A nano-scaled coupled-waveguide coupler based on the guidance of surface plasmon-polaritons (SPPs) is proposed,
designed and simulated at optical frequencies. The basic structure of the coupler comprises layered
dielectric materials and thin silver films, which serve as two stacked nano-transmission lines to achieve broadside
coupling. The key property of this design is that it operates based on the principle of contra-directional coupling
between a left-handed and a right-handed guided wave, giving rise to supermodes that are characterized by
complex-conjugate propagation constants (even in the absence of losses), where the attenuation constant signifies
the rate of coupling instead of the conventional power dissipation.

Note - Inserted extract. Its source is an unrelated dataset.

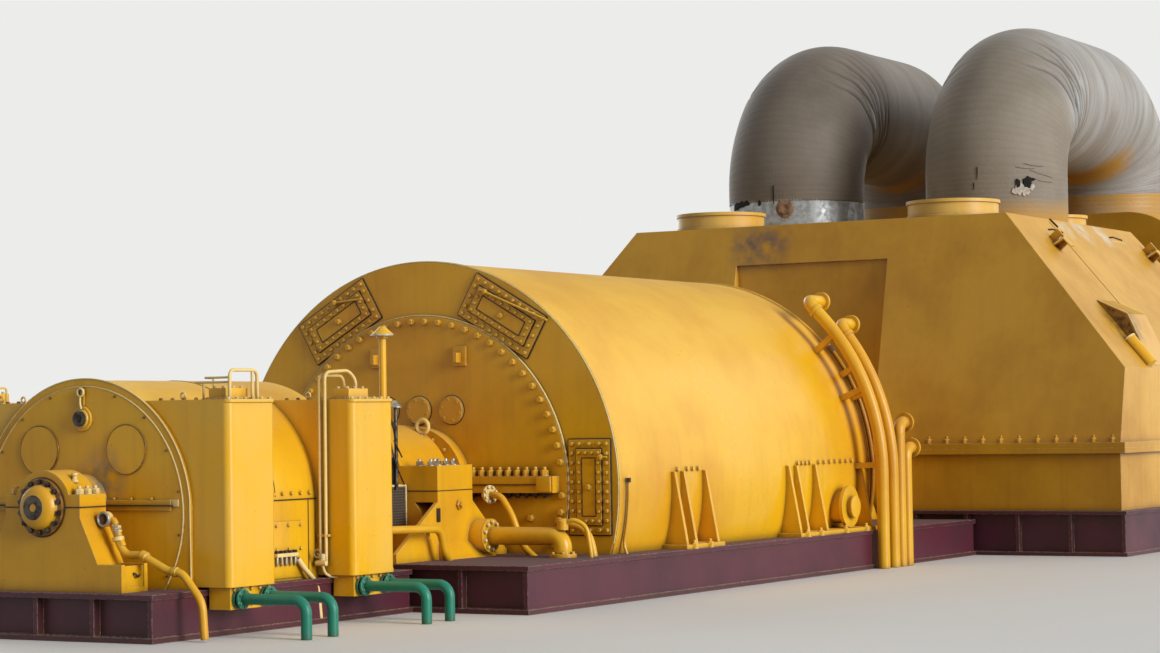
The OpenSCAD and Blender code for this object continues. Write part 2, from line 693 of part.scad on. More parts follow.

The resulting exponential attenuation along
the coupler leads to dramatically reduced coupling lengths compared to previously reported co-directional SPP
couplers (e.g. from millimeters to sub-microns). Given its size, the device lends itself to form the building block
of a functional matrix such as a switching array in nanophotonics applications, for example. In order to verify the
contra-directional coupling theory and to characterize our design, we also propose and examine several possible
excitation schemes, such as using a plasmonic dipole antenna and a grating structure to excite the SPP mode.
Additionally, a measurement topology utilizing a curved plasmonic waveguide is also presented in this paper.